#### STATED TASK
Your task is to copy the material exactly.

#### AVAILABLE DATA
******
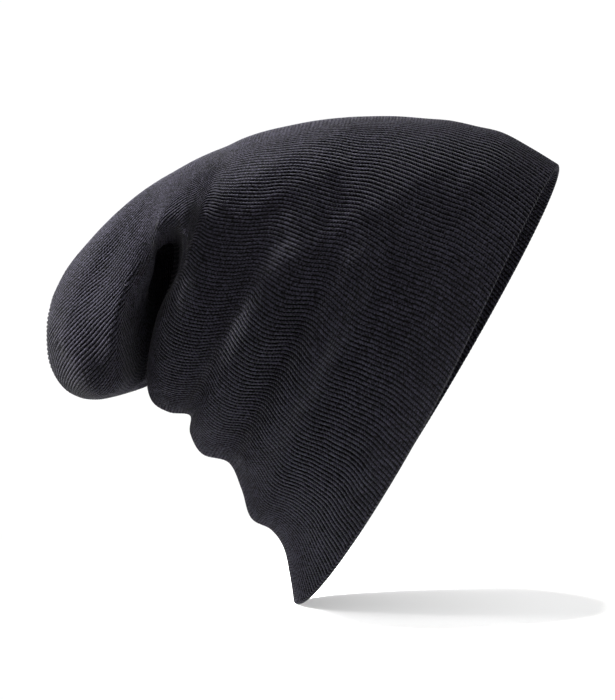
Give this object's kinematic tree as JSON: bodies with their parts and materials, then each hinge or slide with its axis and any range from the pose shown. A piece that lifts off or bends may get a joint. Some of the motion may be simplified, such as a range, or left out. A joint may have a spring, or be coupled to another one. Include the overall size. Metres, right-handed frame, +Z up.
{
  "type": "slouch beanie",
  "caption": "Long slouch beanie in black fine rib knit, as worn on a head: one soft bag with an open mouth, pinched at its neck, its crown end hanging down behind.",
  "frame": {"origin": "middle of the mouth, where the head goes in, half way along the line from the rim's nape point to its forehead point", "axes": "+Z up as the beanie is worn in the picture, +X towards the forehead, -Y towards the side that the picture shows"},
  "size_m": [0.2336, 0.1424, 0.2219],
  "materials": {
    "rib_knit": "near-black fine 1x1 rib knit, matt, with a soft lighter sheen at grazing angles",
    "gather_knit": "the same near-black knit, drawn tight"
  },
  "bodies": {
    "root": {"knit_shell": "rib_knit", "crown_gather": "gather_knit"}
  },
  "joints": []
}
******
#### CORRECT RESULT
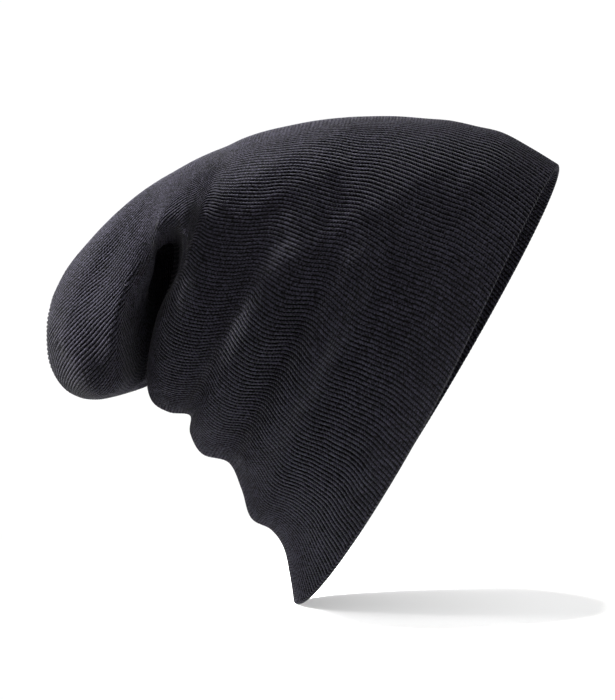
Give this object's kinematic tree as JSON: bodies with their parts and materials, then each hinge or slide with its axis and any range from the pose shown. A piece that lifts off or bends may get a joint. Some of the motion may be simplified, such as a range, or left out. A joint may have a spring, or be coupled to another one. Include the overall size. Metres, right-handed frame, +Z up.
{
  "type": "slouch beanie",
  "caption": "Long slouch beanie in black fine rib knit, as worn on a head: one soft bag with an open mouth, pinched at its neck, its crown end hanging down behind.",
  "frame": {"origin": "middle of the mouth, where the head goes in, half way along the line from the rim's nape point to its forehead point", "axes": "+Z up as the beanie is worn in the picture, +X towards the forehead, -Y towards the side that the picture shows"},
  "size_m": [0.2336, 0.1424, 0.2219],
  "materials": {
    "rib_knit": "near-black fine 1x1 rib knit, matt, with a soft lighter sheen at grazing angles",
    "gather_knit": "the same near-black knit, drawn tight"
  },
  "bodies": {
    "root": {"knit_shell": "rib_knit", "crown_gather": "gather_knit"}
  },
  "joints": []
}